A mon sens, la musique tient une place essentielle : (composée par Michel Galasso et Shigeru Umebayashi) le « Yumeji's theme » est une mélodie plaintive, lascive, presque sensuelle tout en restant extrêmement mélancolique…
Wong Kar-Wai fait parler musique quand le reste est silencieux… « Quizas, quizas, quizas » (de Nat King Cole à écouter également) résonne et suggère cette tension permanente entre les deux sages amants.
Le temps est suspendu tandis que le spectateur restera jusqu’à la fin dans l’attente d’un geste qui matérialisera cette évidente attirance.
Aussi, in the Mood for love est un film extrêmement ambiguë dans lequel on est sans cesse perdu par le jeu de rôle qui s’instaure entre les deux amants. Peut-être par curiosité malsaine ou bien par prétexte,
Mr Cho et Mme Chan essaient de comprendre comment a pu commencer l’histoire de leurs deux conjoints infidèles et se mettent alors à imaginer leurs comportements, leurs dialogues, faisant de cette liaison une véritable obsession.
D’ailleurs, ils s’y perdent tout autant que le spectateur, finissant par ne plus savoir s’ils jouent leur propre rôle ou bien celui des infidèles. Cet habile double-jeu leur permet de continuer à se fréquenter sans jamais se compromettre : « Nous ne serons jamais comme eux » rétorque un jour Mme Chan.
Mais ce film est avant tout une œuvre d’art visuelle : chaque plan est parfaitement construit et travaillé.
On ne peut que s’émerveiller devant le travail décoratif de reconstitution des intérieurs chinois des années 60, qu’être frappé par les couleurs vives et saturées, un peu à la manière d’un Paris Texas ou d’une pub Yves Saint Laurent.
Enfin, le jeu des deux acteurs, toujours irréprochablement beaux, frôle un sans faute et parvient à éviter habilement les pièges du mélodrame. D’ailleurs Tony Leung obtiendra le prix d’interprétation masculine au festival de Canne en 2000.
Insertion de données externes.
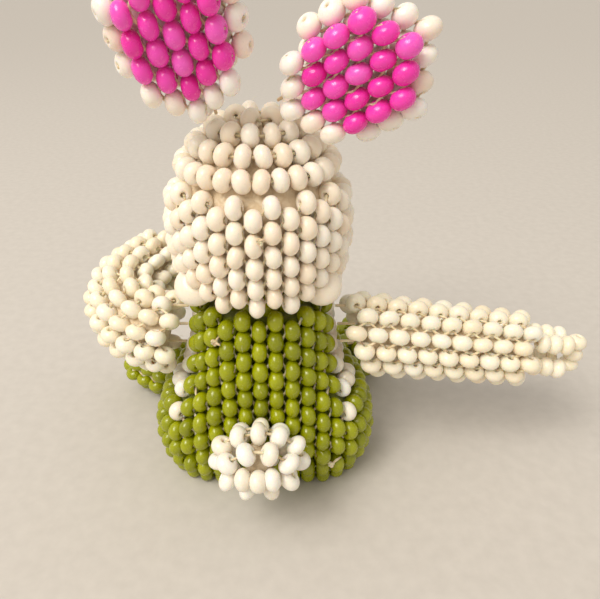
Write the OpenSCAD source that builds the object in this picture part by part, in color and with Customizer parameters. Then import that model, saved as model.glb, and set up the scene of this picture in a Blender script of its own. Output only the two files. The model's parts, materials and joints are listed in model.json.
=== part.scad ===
// Beaded bunny: seed beads woven on thread around soft stuffing.
// Millimetres, +Z up, the face looks to +Y and the tail is at -Y.

/* [Beads] */
// Outer diameter of a seed bead
bead_d = 2.06; // [1.7:0.02:2.48]
// Length of a seed bead along its hole
bead_l = 1.22; // [1.02:0.02:1.48]
// Diameter of the hole through a bead
hole_d = 0.76; // [0.6:0.02:0.9]
// Thickness of the beading thread
thread_d = 0.3; // [0.2:0.02:0.36]

/* [Body] */
// Half rows of beads from the rim up to the shoulders
body_rows = 19; // [16:1:23]
// How far the hips spread on each side, in bead columns
hips = 2.8; // [2:0.1:3.4]

/* [Head] */
// Height of the dome above the widest row
crown_h = 9.8; // [8.2:0.1:11.8]
// Half rows of beads round the head
head_rows = 10; // [8:1:12]

/* [Limbs] */
// Rows of beads along each arm
arm_rows = 9; // [6:1:11]
// How far the right arm droops
arm_droop = 8; // [4:1:12]
// How far each ear is tipped back
ear_back = 22; // [8:1:28]
// Rows of beads along each ear
ear_rows = 6; // [5:1:7]
// Rows of beads along each leg
leg_rows = 3; // [3:1:6]

/* [Hidden] */
fine = 32;
gap = 0.1;
clear = 0.4;
col_p = bead_l + 0.39;
row_p = bead_d + 0.1;
half_p = row_p / 2;
bead_r = bead_d / 2;
soft_in = 0.45;

// ---- rules shared by all the woven tubes ----
function clamp(x, lo = 0, hi = 1) = min(hi, max(lo, x));
function total(v, n, i = 0) = i >= n ? 0 : v[i] + total(v, n, i + 1);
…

On comprend vite que le réalisateur n’a aucunement l’intention de nous satisfaire, et nous laissera impuissant jusqu’au bout, incapable de vraiment comprendre pourquoi les deux amants décident de nier l’évidence. L’amour physique est sans issu ?
Pas sûr… et c’est ce que nous prouve le chef d’œuvre de Wong Kar-Wai qui parvient à nous fait voir l’invisible, nous fait ressentir comme très peu de films parviennent à le faire la tension amoureuse implicite et inachevée.